The first line to copy is the one with "const group = new THREE.Group();"; the last is the one with "for body, members". Copy each line in that range exactly, leaving out all others.

━━ Given data

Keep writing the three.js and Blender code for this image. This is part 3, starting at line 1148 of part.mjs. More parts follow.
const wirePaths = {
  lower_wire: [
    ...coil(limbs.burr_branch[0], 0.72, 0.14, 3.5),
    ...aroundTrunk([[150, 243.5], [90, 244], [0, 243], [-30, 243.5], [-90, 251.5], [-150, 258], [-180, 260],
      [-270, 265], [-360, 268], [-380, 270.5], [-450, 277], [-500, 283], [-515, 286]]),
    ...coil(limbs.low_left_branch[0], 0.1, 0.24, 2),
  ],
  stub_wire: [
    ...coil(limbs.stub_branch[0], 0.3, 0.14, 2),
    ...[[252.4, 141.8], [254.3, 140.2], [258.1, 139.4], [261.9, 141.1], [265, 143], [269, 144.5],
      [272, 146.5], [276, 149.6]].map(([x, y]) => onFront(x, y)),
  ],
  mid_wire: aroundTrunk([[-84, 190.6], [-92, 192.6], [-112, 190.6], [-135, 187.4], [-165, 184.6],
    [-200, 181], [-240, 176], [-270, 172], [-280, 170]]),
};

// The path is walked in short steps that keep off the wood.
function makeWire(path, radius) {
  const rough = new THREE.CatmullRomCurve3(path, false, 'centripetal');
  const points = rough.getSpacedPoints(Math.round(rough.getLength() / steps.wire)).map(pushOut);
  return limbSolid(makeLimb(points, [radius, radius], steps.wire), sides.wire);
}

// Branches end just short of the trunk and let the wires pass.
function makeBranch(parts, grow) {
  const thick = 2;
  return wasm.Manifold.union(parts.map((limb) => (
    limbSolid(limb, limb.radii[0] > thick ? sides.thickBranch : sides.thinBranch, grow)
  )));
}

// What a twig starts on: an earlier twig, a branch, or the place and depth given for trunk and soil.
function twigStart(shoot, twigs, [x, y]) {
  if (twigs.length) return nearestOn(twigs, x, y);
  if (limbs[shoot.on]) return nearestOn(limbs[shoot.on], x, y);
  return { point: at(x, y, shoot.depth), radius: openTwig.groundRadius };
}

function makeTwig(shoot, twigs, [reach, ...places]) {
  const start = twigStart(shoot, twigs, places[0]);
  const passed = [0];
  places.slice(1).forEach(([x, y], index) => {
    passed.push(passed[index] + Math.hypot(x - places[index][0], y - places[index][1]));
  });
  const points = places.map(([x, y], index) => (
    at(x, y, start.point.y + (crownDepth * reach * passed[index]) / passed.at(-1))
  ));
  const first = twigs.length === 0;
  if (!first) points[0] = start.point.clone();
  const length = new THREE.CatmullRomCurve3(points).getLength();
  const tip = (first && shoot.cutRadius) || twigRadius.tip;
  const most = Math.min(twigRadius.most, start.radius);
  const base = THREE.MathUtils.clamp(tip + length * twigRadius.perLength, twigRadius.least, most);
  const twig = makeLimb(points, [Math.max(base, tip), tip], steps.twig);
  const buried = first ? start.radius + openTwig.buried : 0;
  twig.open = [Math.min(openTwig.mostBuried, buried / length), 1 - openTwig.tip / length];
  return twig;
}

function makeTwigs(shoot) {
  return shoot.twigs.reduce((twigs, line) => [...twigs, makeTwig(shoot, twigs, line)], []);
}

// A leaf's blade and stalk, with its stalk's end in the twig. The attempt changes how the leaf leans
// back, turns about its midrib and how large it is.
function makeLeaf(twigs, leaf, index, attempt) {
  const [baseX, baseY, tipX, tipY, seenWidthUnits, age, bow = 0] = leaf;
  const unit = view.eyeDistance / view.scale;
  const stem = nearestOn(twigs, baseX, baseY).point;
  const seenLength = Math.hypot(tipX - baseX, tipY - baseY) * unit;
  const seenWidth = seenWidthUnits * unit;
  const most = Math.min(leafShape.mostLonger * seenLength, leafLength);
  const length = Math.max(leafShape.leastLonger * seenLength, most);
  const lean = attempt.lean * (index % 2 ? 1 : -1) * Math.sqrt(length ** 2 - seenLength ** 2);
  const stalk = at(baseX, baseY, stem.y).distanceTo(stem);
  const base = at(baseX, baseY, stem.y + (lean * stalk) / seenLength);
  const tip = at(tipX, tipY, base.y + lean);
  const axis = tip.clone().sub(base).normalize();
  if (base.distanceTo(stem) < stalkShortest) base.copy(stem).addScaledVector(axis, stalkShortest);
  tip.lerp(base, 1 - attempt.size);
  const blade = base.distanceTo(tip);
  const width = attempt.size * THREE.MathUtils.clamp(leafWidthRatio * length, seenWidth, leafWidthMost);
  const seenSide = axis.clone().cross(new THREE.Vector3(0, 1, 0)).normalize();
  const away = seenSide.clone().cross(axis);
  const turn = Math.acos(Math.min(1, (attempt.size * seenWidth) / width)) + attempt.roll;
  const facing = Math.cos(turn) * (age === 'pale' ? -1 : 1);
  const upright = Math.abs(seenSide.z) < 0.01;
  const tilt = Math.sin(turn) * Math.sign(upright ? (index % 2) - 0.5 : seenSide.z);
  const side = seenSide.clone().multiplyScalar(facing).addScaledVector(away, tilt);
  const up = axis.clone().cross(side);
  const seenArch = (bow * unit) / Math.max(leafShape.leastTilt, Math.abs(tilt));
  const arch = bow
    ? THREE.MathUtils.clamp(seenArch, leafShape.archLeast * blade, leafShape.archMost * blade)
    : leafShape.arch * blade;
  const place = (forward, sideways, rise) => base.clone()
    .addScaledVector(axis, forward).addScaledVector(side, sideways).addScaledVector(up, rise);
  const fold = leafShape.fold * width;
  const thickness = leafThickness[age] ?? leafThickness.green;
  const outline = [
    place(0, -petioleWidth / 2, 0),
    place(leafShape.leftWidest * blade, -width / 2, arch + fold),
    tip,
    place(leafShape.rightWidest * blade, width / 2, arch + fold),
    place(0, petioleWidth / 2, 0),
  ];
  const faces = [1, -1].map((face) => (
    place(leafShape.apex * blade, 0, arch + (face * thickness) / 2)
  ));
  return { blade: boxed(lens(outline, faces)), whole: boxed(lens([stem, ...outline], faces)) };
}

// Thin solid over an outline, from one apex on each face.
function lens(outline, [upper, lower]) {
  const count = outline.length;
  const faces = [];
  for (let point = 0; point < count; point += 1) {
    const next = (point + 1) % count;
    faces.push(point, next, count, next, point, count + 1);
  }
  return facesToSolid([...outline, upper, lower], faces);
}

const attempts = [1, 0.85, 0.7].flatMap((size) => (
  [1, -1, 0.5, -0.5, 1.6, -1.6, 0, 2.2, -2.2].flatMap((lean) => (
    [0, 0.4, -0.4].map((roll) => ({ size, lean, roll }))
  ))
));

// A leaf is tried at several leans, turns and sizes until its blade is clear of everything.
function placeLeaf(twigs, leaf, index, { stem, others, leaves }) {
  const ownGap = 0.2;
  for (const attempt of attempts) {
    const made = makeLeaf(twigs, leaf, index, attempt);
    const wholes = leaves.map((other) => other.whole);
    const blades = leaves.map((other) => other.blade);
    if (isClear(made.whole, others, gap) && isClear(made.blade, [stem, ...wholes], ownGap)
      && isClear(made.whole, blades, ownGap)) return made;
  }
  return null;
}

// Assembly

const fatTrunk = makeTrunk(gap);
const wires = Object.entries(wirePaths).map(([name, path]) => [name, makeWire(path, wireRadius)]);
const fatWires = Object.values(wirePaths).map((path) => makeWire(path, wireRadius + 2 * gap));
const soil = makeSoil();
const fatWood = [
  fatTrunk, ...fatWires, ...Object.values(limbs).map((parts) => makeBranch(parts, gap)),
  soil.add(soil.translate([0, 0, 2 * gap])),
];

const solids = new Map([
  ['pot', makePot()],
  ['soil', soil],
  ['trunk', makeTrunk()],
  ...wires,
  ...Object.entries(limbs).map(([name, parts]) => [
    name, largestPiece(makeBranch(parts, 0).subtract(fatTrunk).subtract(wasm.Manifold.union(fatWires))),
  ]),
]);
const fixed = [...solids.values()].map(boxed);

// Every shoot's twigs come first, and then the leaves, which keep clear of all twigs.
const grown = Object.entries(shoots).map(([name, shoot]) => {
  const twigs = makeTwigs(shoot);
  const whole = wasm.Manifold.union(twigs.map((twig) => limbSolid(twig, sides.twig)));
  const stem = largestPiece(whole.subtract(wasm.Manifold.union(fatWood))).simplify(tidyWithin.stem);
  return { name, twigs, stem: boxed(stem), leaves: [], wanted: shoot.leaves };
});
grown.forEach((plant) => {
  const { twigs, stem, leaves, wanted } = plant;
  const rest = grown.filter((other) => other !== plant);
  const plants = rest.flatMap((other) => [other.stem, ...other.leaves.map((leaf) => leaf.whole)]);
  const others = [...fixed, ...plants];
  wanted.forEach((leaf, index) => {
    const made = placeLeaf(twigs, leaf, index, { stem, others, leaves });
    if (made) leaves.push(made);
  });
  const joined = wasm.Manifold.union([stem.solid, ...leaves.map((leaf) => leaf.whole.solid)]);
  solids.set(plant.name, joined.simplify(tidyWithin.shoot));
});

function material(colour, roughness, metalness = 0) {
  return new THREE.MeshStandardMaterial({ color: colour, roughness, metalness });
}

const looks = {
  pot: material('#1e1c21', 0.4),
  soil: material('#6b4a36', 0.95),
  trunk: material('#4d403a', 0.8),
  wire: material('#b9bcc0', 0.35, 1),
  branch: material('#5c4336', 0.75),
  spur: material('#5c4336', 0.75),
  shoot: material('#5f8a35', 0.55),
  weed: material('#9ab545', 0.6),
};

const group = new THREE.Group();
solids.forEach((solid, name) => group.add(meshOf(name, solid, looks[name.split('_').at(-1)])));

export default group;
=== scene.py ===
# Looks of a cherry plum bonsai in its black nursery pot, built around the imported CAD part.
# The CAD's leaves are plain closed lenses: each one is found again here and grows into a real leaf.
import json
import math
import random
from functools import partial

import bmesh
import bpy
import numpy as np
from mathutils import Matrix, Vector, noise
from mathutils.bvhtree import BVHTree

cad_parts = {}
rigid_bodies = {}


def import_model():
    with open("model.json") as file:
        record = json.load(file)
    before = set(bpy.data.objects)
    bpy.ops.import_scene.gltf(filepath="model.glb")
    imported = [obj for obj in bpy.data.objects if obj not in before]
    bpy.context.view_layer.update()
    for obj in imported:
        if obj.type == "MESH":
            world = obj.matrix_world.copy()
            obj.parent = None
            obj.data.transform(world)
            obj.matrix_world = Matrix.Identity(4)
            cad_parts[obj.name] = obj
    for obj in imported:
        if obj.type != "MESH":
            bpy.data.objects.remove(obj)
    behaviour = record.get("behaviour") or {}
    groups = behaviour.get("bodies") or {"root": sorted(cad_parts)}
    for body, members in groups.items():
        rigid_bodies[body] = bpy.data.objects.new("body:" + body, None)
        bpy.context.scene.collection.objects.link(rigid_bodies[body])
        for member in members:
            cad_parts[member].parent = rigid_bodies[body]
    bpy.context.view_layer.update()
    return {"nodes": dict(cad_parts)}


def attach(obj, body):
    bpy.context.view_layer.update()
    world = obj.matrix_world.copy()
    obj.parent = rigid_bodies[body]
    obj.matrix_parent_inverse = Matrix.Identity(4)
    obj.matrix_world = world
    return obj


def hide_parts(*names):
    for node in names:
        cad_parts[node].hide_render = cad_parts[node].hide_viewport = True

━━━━

Output below ::
const group = new THREE.Group();
solids.forEach((solid, name) => group.add(meshOf(name, solid, looks[name.split('_').at(-1)])));

export default group;
=== scene.py ===
# Looks of a cherry plum bonsai in its black nursery pot, built around the imported CAD part.
# The CAD's leaves are plain closed lenses: each one is found again here and grows into a real leaf.
import json
import math
import random
from functools import partial

import bmesh
import bpy
import numpy as np
from mathutils import Matrix, Vector, noise
from mathutils.bvhtree import BVHTree

cad_parts = {}
rigid_bodies = {}


def import_model():
    with open("model.json") as file:
        record = json.load(file)
    before = set(bpy.data.objects)
    bpy.ops.import_scene.gltf(filepath="model.glb")
    imported = [obj for obj in bpy.data.objects if obj not in before]
    bpy.context.view_layer.update()
    for obj in imported:
        if obj.type == "MESH":
            world = obj.matrix_world.copy()
            obj.parent = None
            obj.data.transform(world)
            obj.matrix_world = Matrix.Identity(4)
            cad_parts[obj.name] = obj
    for obj in imported:
        if obj.type != "MESH":
            bpy.data.objects.remove(obj)
    behaviour = record.get("behaviour") or {}
    groups = behaviour.get("bodies") or {"root": sorted(cad_parts)}
    for body, members in groups.items():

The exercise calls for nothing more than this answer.